I had this much time to consider the Limited Edition Unicorn Frappuccino Blended Beverage, and therefore my choices in life, because the line at the drive-through was distressingly long for 9:30 in the evening, suggesting that perhaps everyone in front of me had engaged in a similar battle of the soul all day and had finally collapsed into acquiescence. Our willpower dissolved like potassium sorbate in classic syrup. We hoped at least that a Blue Drizzle before bedtime would grant one good psychedelic dream.
“I guess I’d like a Unicorn Frappuccino?” I confessed to the drive-through speaker.
“Oh. Yeah. We’re all sold out of those,” a voice on the other end replied.
A reprieve, if not absolution from the sin of gluttony I had performed in my heart. Saved from the indignity of an edible glitter nightcap. I could have kissed the drive-through speaker, which sounded like it might have a very pleasant indie-rocker beard.
“Aw, bummer,” I replied.
It was not a bummer, but I felt like admitting that would be rude.
Then I hesitated because I didn't actually want anything else Starbucks was selling.
“People keep ordering them, and I have to keep saying no. For hours I've been ruining people's day,” the robot beard told me, his cheerful voice tinged with an unspoken melancholy. “I make like $8 an hour.

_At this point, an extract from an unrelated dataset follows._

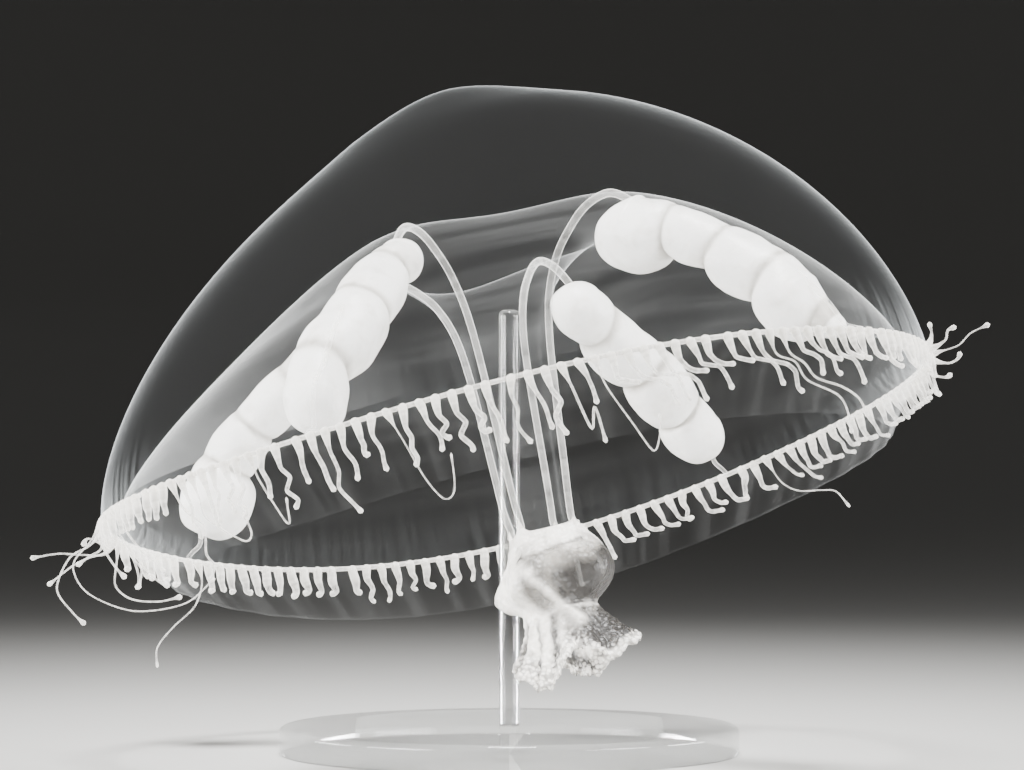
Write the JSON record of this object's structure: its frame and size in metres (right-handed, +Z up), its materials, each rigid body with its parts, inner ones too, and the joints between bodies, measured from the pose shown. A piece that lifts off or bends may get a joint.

That's not enough to kill so many dreams.”
“I’ll have a grande Passion Tango iced tea?”
I tipped well.
I tried, for science and for journalism, to taste the Limited Edition Unicorn Frappuccino Blended Beverage, and I failed. My colleague Erin Coulehan summed up the taste experience for me, so I could live vicariously through her ability to leave the house during daylight hours: “That fairy dust powder is foul.”